Monsoon and coast. This is where framed glass doors earn their keep:
- Choose anodised or powder-coated aluminium (or uPVC) frames - mild steel will rust within a season near the coast.
- Insist on EPDM rubber gaskets and a weep-hole drainage detail in sliding-door tracks, or water pools and seeps inside.
- Use stainless steel (SS 304) patch fittings, hinges and handles; cheaper zinc fittings corrode and stain the glass.
- Hard tap water leaves white scale on glass - a balcony door facing rain needs more frequent cleaning than an internal one.
- An overhang or chajja above an external glass door dramatically reduces driving-rain load and leakage.

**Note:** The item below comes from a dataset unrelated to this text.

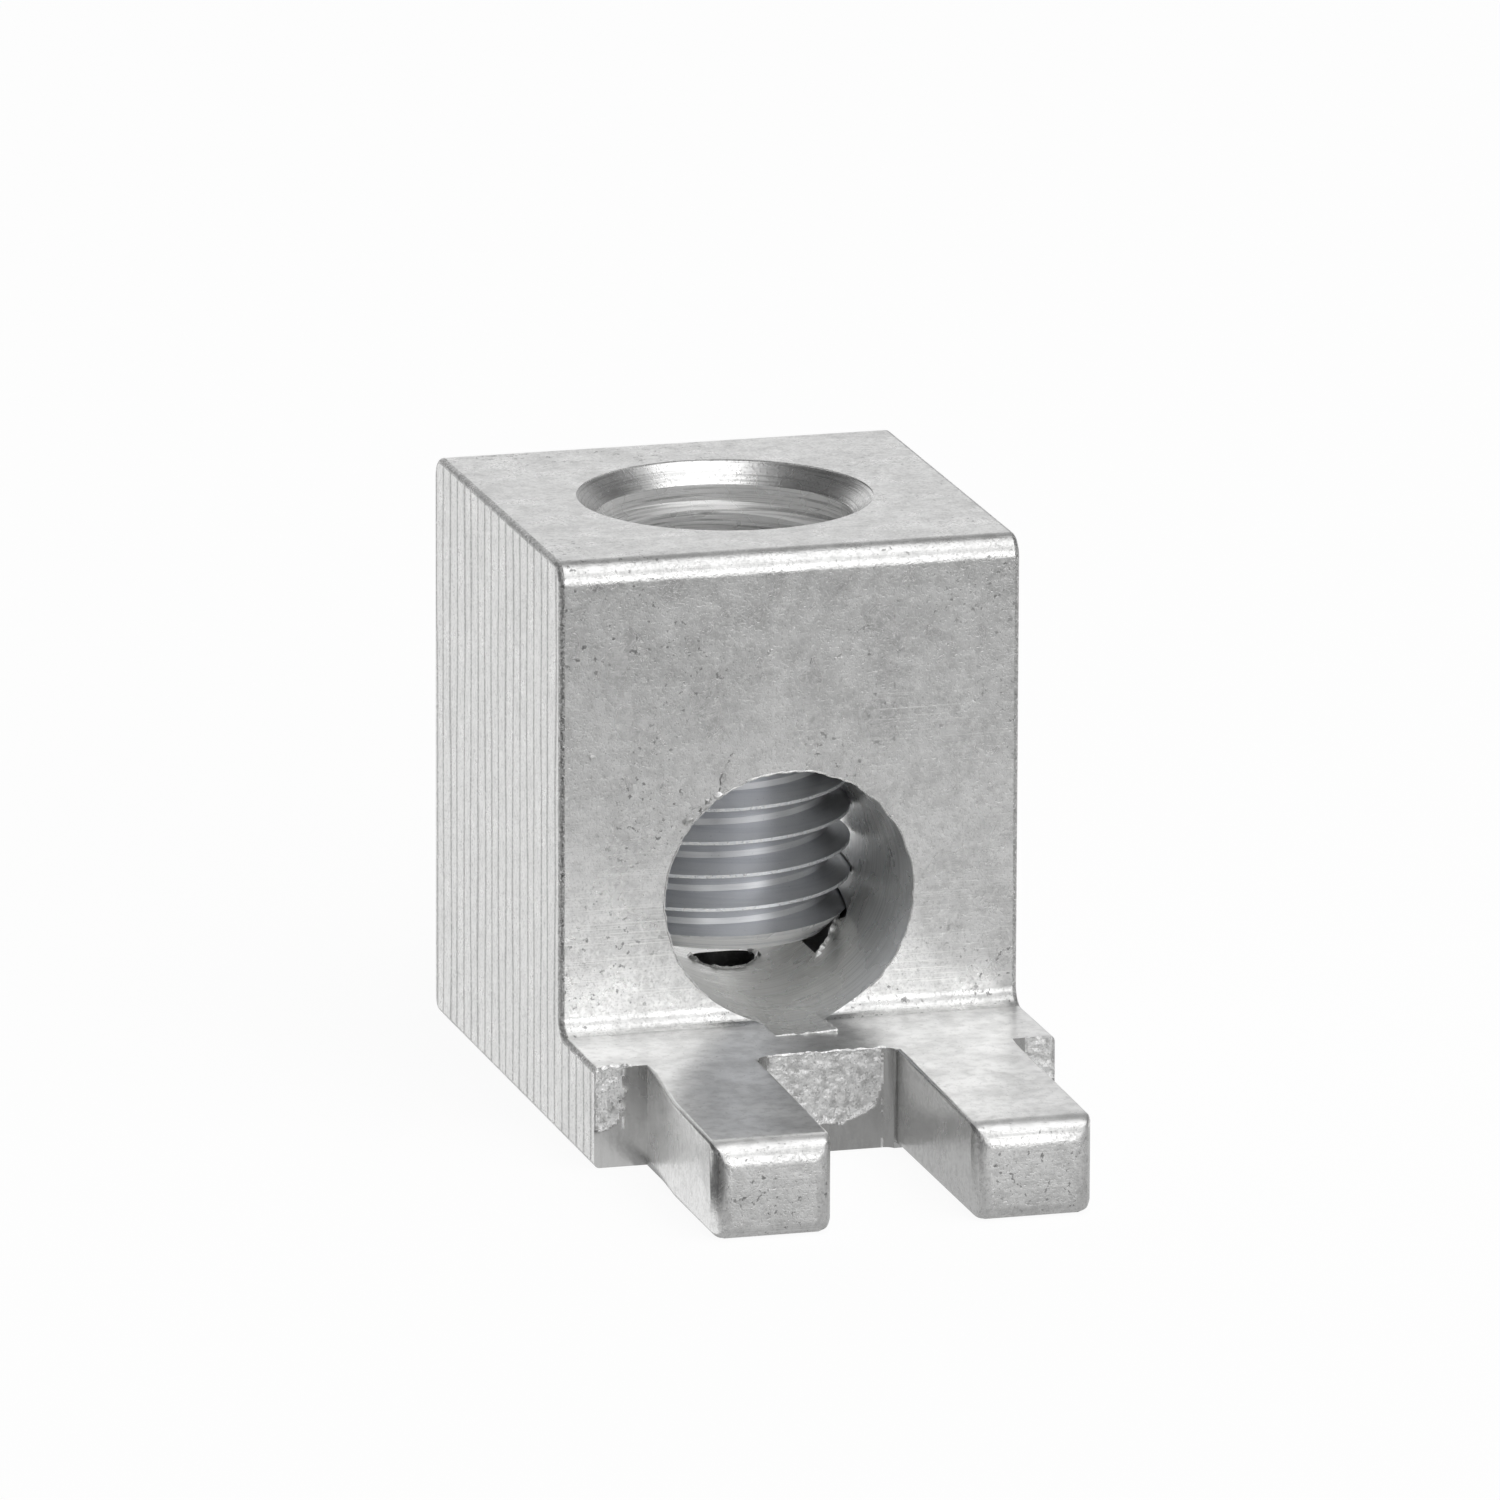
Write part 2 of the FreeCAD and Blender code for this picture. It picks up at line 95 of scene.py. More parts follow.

What glass doors cost in India (2026)
Glass-door pricing is usually quoted per sq ft of the opening, with frame, hardware, toughening and installation bundled or added separately (+18% GST typical). These are indicative ranges and vary by city, brand and glass thickness.
| Glass door type | Indicative cost (2026) | Notes |
|---|---|---|
| Framed sliding glass (aluminium / uPVC) | ₹450-1,200 / sq ft | Balcony / patio default; thicker glass and slim profiles cost more |
| Frameless toughened partition (8-10 mm) | ₹350-700 / sq ft (glass) + fittings | Add patch fittings, floor spring |
| Shower enclosure (toughened, fixed + door) | ₹12,000-40,000+ per enclosure | Depends on size, layout, fittings |
| Frameless office / lobby door (10-12 mm) | ₹700-1,500 / sq ft installed | Floor spring ₹3,000-9,000 each |
| Laminated upgrade | +₹150-400 / sq ft | For security / sound |
| Frosting / etching | +₹60-150 / sq ft | Film is cheaper than factory etch |
| Floor spring (hydraulic) | ₹2,500-9,000 each | Quality matters - cheap ones fail |
| Patch fittings / handles (SS 304) | ₹1,500-8,000 per door | Stainless is the monsoon-safe choice |
A standard 3' x 7' frameless toughened partition door, fully fitted, typically lands around ₹12,000-25,000 including a decent floor spring and handle. A balcony sliding-glass door for a 6' x 7' opening commonly runs ₹20,000-45,000 depending on profile and glass. Estimate your own with our door cost calculator and compare against timber and other materials in the door materials comparison.
Maintenance: keeping glass doors clear and smooth
- Clean with a squeegee and a mild glass cleaner; avoid abrasive scrubbers that scratch. A weekly wipe stops hard-water scale building up.
- Apply a nano / hydrophobic coating on shower and balcony glass - water sheets off and scale forms more slowly.
- Lubricate sliding tracks every few months and clear the weep holes; grit in the track is the number-one cause of stiff sliders.
- Check the floor spring annually - a door that slams or won't self-close usually needs the spring re-adjusted or topped up.
- Re-seal gaskets that have gone hard; perished gaskets are where monsoon leaks start.
- Toughened glass that develops a chip should be replaced - chips can lead to spontaneous breakage. It cannot be ground down or re-cut.
How glass doors fit the rest of your door plan
Glass is one type in a wider toolkit. Most homes use a solid timber or flush main door for security and privacy, then deploy glass selectively for the balcony, bathroom and any internal partition. Browse the full types of doors overview to slot glass into your overall plan, and read how windows and doors work together when a glazed door sits in a larger window wall.
Frequently asked questions
Is toughened glass enough, or do I need laminated?
For showers, internal partitions and most balcony sliders, toughened glass to IS 2553 is the standard and is safe. Choose laminated where security matters (ground-floor or rear doors), where you want better sound insulation, or for any overhead glazing - because laminated holds together when broken.
Are glass doors safe with children and elderly parents at home?
Yes, provided you use safety glass (toughened or laminated, never plain). Add visible markings or a frosted band at eye level so people do not walk into a clear door, keep thresholds low and non-slip, and prefer laminated for full-height clear panels in high-traffic areas.
Do glass doors leak during the monsoon?
A well-detailed framed sliding glass door with EPDM gaskets, working weep-hole drainage and an overhang above it stays dry. Leaks come from missing drainage, perished gaskets or fully exposed positions. Frameless external doors are harder to weatherproof, so they suit sheltered or internal use.
Can I get privacy with a glass door?
Easily - frosted, etched, tinted, fluted or filmed glass blocks the view while keeping the light. For a pooja room, study or bathroom, frosted or fluted glass is the usual choice. Smart switchable glass goes clear-to-frosted on demand if budget allows.
How much does a glass door cost in India in 2026?
Framed sliding glass runs roughly ₹450-1,200 per sq ft of opening; a fitted frameless partition door is around ₹12,000-25,000, and a shower enclosure ₹12,000-40,000+. Add 18% GST, the floor spring and SS hardware. Figures are indicative and vary by city and vendor.